:: Problem statement ::
Pull out every line in the data that has the string "node" in it.

:: Supplied data ::
• • • • •

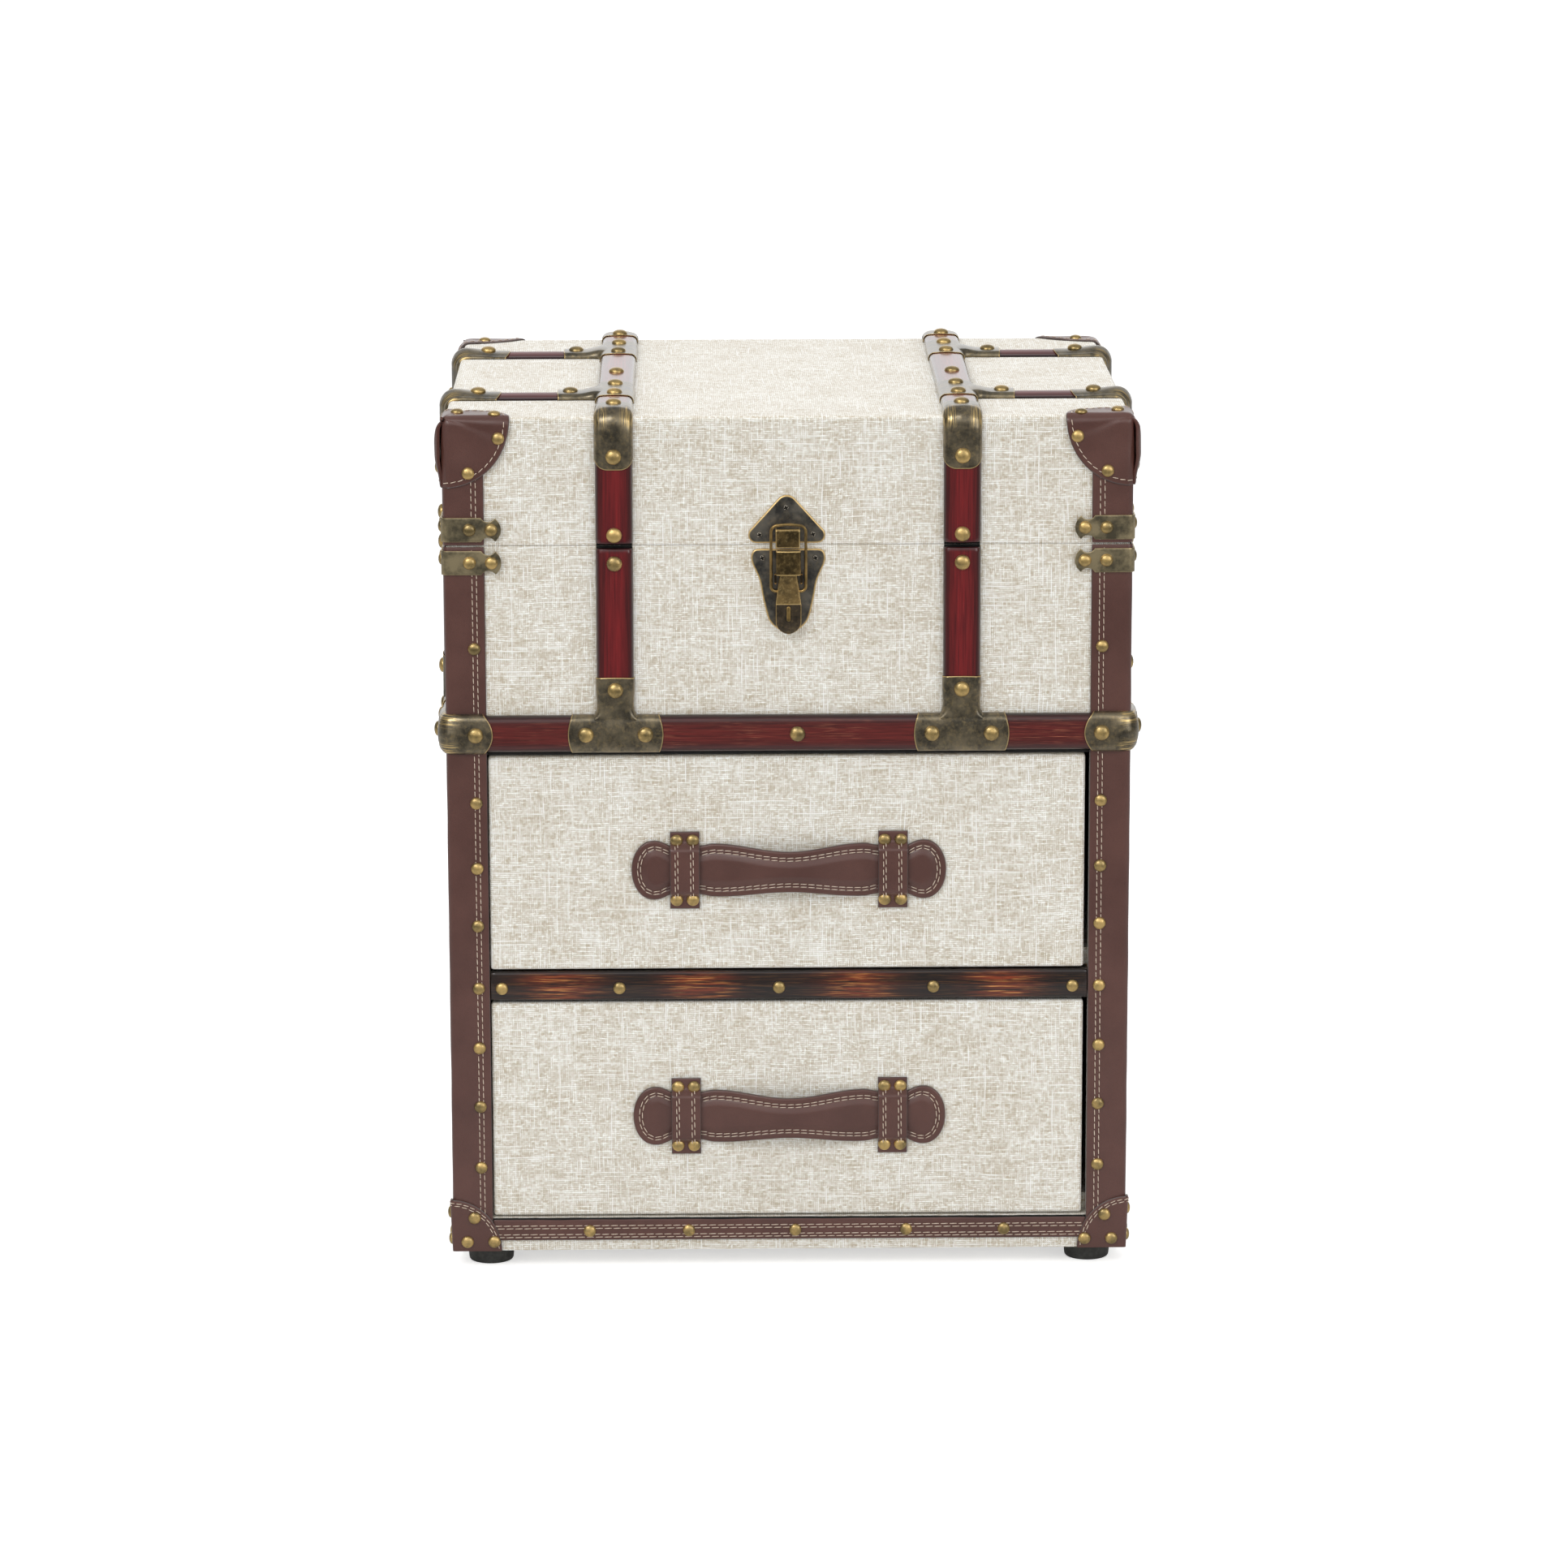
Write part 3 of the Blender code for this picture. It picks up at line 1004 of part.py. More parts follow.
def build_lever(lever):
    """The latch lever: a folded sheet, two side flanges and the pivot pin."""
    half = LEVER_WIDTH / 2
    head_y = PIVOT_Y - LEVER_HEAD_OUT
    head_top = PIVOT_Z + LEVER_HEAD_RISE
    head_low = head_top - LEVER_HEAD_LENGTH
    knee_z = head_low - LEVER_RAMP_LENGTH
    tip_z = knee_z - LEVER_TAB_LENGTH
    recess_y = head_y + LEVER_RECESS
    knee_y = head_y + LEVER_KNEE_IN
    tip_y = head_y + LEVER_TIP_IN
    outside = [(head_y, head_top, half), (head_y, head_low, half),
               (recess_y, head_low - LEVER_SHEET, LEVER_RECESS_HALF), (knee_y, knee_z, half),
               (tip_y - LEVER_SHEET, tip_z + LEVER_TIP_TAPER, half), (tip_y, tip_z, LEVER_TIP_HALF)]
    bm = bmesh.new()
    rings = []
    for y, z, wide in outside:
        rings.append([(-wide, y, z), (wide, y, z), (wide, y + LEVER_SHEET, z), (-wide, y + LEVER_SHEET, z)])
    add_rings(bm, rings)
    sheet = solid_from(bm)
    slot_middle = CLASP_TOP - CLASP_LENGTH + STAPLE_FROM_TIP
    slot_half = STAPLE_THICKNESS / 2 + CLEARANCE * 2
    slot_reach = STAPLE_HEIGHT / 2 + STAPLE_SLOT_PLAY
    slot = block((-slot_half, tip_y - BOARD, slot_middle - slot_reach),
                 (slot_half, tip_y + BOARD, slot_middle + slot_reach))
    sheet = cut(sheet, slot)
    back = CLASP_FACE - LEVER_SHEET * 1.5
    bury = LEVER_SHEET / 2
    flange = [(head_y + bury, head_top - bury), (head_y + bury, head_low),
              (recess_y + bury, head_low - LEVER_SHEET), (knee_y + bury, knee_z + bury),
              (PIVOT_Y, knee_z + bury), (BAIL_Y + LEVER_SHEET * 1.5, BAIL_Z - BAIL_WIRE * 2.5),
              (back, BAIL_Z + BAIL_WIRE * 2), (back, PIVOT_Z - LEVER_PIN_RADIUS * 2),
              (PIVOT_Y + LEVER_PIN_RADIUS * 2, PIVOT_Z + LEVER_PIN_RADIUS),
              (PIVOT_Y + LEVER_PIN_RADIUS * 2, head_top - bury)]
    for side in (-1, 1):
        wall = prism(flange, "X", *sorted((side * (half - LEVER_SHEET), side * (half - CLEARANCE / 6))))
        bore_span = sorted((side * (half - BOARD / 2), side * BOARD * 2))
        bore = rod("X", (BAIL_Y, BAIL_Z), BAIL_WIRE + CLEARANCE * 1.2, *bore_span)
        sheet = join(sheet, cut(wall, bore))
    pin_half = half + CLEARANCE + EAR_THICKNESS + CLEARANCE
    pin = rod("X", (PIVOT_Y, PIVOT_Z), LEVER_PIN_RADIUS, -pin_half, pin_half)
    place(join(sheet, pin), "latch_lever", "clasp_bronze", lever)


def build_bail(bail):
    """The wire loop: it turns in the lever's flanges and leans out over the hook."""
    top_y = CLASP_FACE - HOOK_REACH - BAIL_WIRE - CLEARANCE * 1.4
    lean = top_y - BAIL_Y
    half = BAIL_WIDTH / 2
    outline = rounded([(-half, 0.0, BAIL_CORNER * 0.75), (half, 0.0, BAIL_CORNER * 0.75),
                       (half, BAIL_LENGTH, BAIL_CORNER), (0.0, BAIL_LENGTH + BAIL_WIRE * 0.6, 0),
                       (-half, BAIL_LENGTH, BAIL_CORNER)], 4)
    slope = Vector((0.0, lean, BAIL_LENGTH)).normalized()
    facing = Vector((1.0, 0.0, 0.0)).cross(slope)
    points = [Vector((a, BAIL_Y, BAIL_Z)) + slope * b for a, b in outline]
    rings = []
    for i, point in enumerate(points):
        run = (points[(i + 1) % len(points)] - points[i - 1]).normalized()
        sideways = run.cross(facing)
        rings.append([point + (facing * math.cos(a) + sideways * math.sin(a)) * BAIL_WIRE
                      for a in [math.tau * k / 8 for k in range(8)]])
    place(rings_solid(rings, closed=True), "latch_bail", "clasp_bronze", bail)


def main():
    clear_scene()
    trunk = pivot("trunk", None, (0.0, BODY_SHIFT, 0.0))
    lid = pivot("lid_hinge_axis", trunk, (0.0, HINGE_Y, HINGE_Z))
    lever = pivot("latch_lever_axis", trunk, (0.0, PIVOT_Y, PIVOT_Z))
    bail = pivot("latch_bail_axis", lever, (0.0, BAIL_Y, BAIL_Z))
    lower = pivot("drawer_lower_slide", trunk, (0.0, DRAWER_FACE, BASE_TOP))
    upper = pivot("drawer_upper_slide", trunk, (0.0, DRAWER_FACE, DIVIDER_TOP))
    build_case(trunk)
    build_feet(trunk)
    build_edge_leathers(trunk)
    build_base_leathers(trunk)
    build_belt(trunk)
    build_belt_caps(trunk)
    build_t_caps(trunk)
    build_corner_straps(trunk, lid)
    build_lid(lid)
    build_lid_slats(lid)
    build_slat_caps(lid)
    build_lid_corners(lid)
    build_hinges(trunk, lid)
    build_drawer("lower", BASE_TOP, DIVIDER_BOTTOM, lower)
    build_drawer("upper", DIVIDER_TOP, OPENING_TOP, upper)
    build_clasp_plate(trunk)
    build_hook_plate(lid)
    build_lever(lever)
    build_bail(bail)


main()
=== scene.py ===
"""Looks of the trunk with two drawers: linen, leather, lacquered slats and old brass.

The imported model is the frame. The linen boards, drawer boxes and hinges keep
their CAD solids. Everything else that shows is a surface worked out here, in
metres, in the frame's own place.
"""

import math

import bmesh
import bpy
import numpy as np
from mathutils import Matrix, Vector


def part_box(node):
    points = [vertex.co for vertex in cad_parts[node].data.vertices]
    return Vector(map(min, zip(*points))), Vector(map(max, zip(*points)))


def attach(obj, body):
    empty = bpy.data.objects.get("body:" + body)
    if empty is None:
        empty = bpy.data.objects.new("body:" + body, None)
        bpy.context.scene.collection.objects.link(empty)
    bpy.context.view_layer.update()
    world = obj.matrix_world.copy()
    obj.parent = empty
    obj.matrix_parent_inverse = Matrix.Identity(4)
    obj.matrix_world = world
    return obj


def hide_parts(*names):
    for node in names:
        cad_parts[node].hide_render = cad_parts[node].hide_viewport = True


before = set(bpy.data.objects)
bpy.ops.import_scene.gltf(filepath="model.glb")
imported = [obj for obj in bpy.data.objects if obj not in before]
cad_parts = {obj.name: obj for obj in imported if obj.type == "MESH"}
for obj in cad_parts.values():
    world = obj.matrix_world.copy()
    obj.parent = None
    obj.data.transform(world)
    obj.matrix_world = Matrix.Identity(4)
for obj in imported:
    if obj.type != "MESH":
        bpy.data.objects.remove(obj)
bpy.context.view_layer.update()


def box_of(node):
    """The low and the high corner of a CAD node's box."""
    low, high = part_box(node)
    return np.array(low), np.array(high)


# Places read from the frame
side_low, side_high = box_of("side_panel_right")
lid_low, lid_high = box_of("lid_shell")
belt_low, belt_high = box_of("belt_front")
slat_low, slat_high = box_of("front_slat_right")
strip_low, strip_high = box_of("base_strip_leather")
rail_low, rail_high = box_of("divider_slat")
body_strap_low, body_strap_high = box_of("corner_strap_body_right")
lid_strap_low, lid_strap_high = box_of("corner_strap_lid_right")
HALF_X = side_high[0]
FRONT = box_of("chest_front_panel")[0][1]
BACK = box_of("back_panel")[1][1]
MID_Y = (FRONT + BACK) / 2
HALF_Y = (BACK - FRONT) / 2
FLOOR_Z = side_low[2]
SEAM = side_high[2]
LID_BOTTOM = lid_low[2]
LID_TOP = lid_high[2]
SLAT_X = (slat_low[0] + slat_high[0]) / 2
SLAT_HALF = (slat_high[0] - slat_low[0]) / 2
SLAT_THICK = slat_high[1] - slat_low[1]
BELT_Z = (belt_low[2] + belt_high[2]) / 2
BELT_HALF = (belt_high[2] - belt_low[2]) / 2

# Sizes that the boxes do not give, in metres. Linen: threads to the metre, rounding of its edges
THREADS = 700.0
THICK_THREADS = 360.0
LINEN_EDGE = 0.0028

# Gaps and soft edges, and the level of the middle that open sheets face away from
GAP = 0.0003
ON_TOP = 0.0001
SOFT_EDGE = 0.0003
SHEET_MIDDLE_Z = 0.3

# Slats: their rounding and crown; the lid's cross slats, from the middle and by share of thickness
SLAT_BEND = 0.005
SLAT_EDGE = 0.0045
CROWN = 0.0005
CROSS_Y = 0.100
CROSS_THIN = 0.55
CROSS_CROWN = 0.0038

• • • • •

:: Written answer ::
def part_box(node):
    points = [vertex.co for vertex in cad_parts[node].data.vertices]
    for node in names:
        cad_parts[node].hide_render = cad_parts[node].hide_viewport = True
def box_of(node):
    """The low and the high corner of a CAD node's box."""
    low, high = part_box(node)